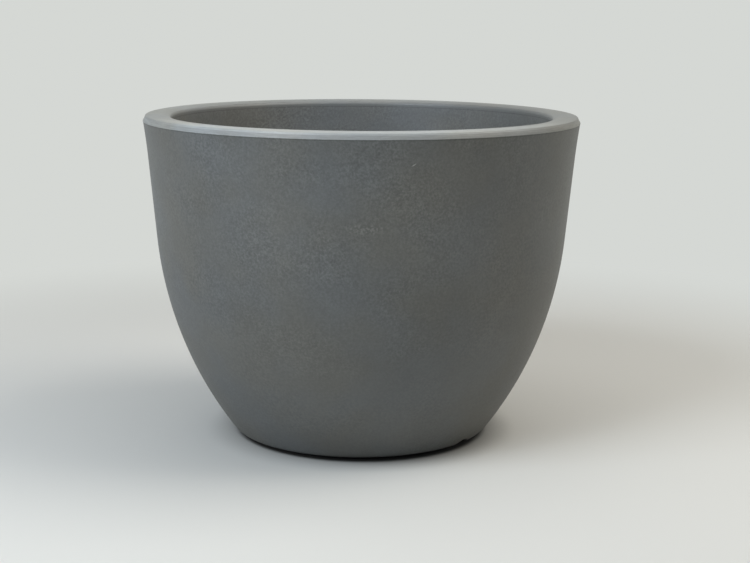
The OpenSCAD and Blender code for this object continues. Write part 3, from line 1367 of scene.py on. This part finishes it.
@dataclass(frozen=True)
class Studio:
    """The pale floor that runs out into the background, the soft lamps and the camera."""

    floor_colour: Colour = (0.712, 0.71, 0.672)
    floor_r: float = 12.0
    floor_sides: int = 96
    floor_roughness: float = 0.9
    cloud_size: float = 0.4
    cloud_gain: float = 0.985
    # Painted shadow on the floor round the foot: a dark ring at the contact and a wider soft shade
    contact_shadow_at: Vector = Vector((0.0008, -0.0003, 0.0))
    contact_shadow_r: Span = (0.1125, 0.1205)
    contact_shadow_gain: float = 0.05
    shade_r: Span = (0.105, 0.152)
    shade_gain: float = 0.5
    near_r: float = 0.4
    far_r: float = 0.95
    back_colour: Colour = (0.665, 0.685, 0.66)
    air: Colour = (1.0, 1.0, 1.0)
    air_strength: float = 0.005
    cool: Colour = (0.9, 0.98, 1.08)
    warm: Colour = (1.04, 1.0, 0.94)
    lens: float = 70.46
    eye: Triple = (0.0, -1.3589, 0.4022)
    pitch: float = 0.1908
    yaw: float = 0.00972
    roll: float = 0.0076
    sensor_w: float = 36.0

    def floor(self) -> bpy.types.Object:
        """Turns the floor, which carries a painted shadow round the foot and fades into the background's
        colour.

        Returns:
            The floor.
        """
        rings = [(radius, 0.0) for radius in (0.0, self.near_r, self.far_r, self.floor_r)]
        floor = turned("pale_floor", rings, self.floor_sides)
        bench = Bench("pale_floor")
        clouds = bench.ramp(bench.noise(self.cloud_size, detail=2.0), *SOFT_CLOUDS)
        dim = tuple(c * self.cloud_gain for c in self.floor_colour)
        colour = bench.blend(clouds, dim, self.floor_colour)
        # Painted shadow round the foot, wide and soft, then dark at the contact
        beside = bench.distance(self.contact_shadow_at)
        for reach, gain in ((self.shade_r, self.shade_gain), (self.contact_shadow_r, self.contact_shadow_gain)):
            dark = tuple(c * gain for c in self.floor_colour)
            colour = bench.blend(bench.ramp(beside, *reach), dark, colour)
        far = bench.ramp(bench.radius(), self.near_r, self.far_r)
        bench.glow(self.back_colour, bench.product(far, seen_by_rays(bench.tree)))
        floor.data.materials.append(bench.finish(Base_Color=colour, Roughness=self.floor_roughness))
        return floor

    def lamps(self) -> list[SoftBox]:
        """Lists the soft lamps.

        Returns:
            The lamps, each with its place, size, power and colour.
        """
        return [
            SoftBox("lamp_overhead", (0.0, 0.0, 2.0), (1.6, 1.6), 10.6),
            SoftBox("lamp_overhead_right", (1.2, 0.0, 1.8), (1.2, 1.2), 16.6, self.warm),
            SoftBox("lamp_overhead_back", (0.0, 1.3, 1.8), (1.2, 1.2), 2.3),
            SoftBox("lamp_high_right", (1.9, -0.4, 1.5), (1.2, 1.2), 8.0, self.warm),
            SoftBox("lamp_left", (-1.9, -0.1, 0.7), (1.2, 1.0), 3.5, self.cool),
            SoftBox("lamp_front_left", (-1.5, -1.7, 1.1), (1.0, 1.0), 16.0, self.cool),
            SoftBox("lamp_near_left", (-0.8, -0.8, 1.2), (0.7, 0.5), 9.8, self.cool),
        ]

    def light_air(self) -> None:
        """Sets the world: soft ambient light, and the plain background that rays see."""
        world = bpy.data.worlds.new("pale_air")
        world.use_nodes = True
        tree = world.node_tree
        light = tree.nodes["Background"]
        light.name = "ambient_light"
        light.inputs["Color"].default_value = (*self.air, 1.0)
        light.inputs["Strength"].default_value = self.air_strength
        seen = tree.nodes.new("ShaderNodeBackground")
        seen.inputs["Color"].default_value = (*self.back_colour, 1.0)
        choice = tree.nodes.new("ShaderNodeMixShader")
        tree.links.new(seen_by_rays(tree), choice.inputs["Fac"])
        tree.links.new(light.outputs[0], choice.inputs[1])
        tree.links.new(seen.outputs[0], choice.inputs[2])
        tree.links.new(choice.outputs[0], tree.nodes["World Output"].inputs["Surface"])
        bpy.context.scene.world = world

    def camera(self) -> bpy.types.Object:
        """Adds the camera at the photograph's viewpoint.

        Returns:
            The camera.
        """
        ahead = Vector((math.sin(self.yaw) * math.cos(self.pitch),
                        math.cos(self.yaw) * math.cos(self.pitch), -math.sin(self.pitch)))
        right = Vector((math.cos(self.yaw), -math.sin(self.yaw), 0.0))
        up = right.cross(ahead)
        across = right * math.cos(self.roll) + up * math.sin(self.roll)
        upward = up * math.cos(self.roll) - right * math.sin(self.roll)
        deselect_all()
        bpy.ops.object.camera_add()
        camera = bpy.context.object
        camera.name = camera.data.name = "photo_camera"
        turn = Matrix((across, upward, -ahead)).transposed()
        camera.matrix_world = Matrix.Translation(self.eye) @ turn.to_4x4()
        camera.data.sensor_fit = "HORIZONTAL"
        camera.data.sensor_width = self.sensor_w
        camera.data.lens = self.lens
        bpy.context.scene.camera = camera
        return camera

    def build(self) -> None:
        """Sets the whole studio."""
        self.camera()
        self.floor()
        for lamp in self.lamps():
            lamp.hang()
        self.light_air()
        bpy.context.scene.view_settings.view_transform = "Standard"


def hand_over(piece: bpy.types.Object, body: Body, node: Node,
              material: bpy.types.Material) -> None:
    """Dresses a finished piece, seats it on its body and lets it stand for its CAD node.

    Args:
        piece: The piece.
        body: The body that it rides on.
        node: The node that it replaces.
        material: Its material.
    """
    piece.data.materials.clear()
    piece.data.materials.append(material)
    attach(piece, body.value)
    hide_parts(node.value)
    LOG.info("%s: %d faces", piece.name, len(piece.data.polygons))


def main() -> None:
    """Builds the studio and the planter's pieces, and reports each of them."""
    logging.basicConfig(level=logging.INFO, format="%(name)s: %(message)s")
    Studio().build()
    LOG.info("studio ready")
    low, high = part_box(Node.SHELL.value)
    widest = min(high.x, -low.x, high.y, -low.y)
    pot = PotShell(rim_r=widest - MERGE_DISTANCE, height=high.z - MERGE_DISTANCE)
    finish = SandyPlastic(crown_z=pot.height, trim_z=pot.part_z, skin_r=pot.rim_r - 2 * pot.wall)
    hand_over(pot.build(), Body.POT, Node.SHELL, finish.material())
    low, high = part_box(Node.STRAINER.value)
    strainer = DrainStrainer(outer_r=high.y, foot_z=low.z, knob_z=high.z).build()
    hand_over(strainer, Body.STRAINER, Node.STRAINER, CHARCOAL.material())
    low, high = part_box(Node.PLUG.value)
    plug = DrainPlug(flange_r=high.y, grip_z=low.z, tip_z=high.z).build()
    hand_over(plug, Body.PLUG, Node.PLUG, BLACK_RUBBER.material())


if __name__ == "__main__":
    main()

----

WHAT YOU HAVE TO DO ▸
Copy out only the lines running from the beginning of the data to the line with "pale floor that", both ends included.

SOLUTION ▸
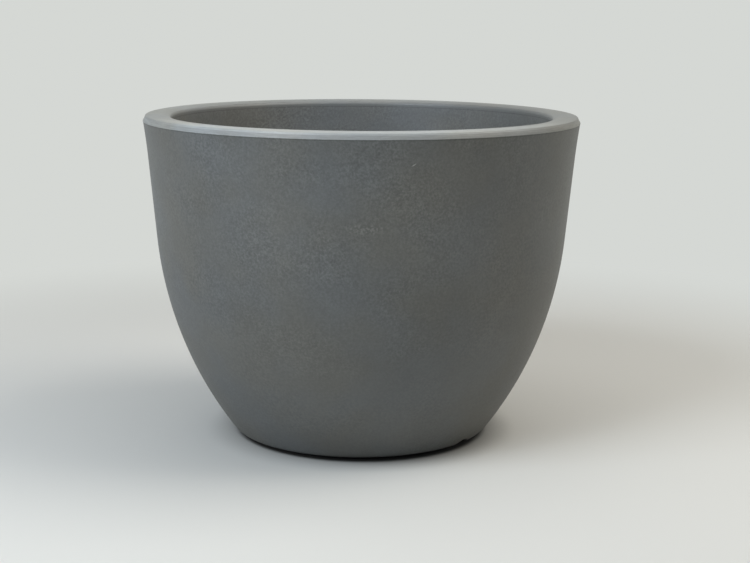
The OpenSCAD and Blender code for this object continues. Write part 3, from line 1367 of scene.py on. This part finishes it.
@dataclass(frozen=True)
class Studio:
    """The pale floor that runs out into the background, the soft lamps and the camera."""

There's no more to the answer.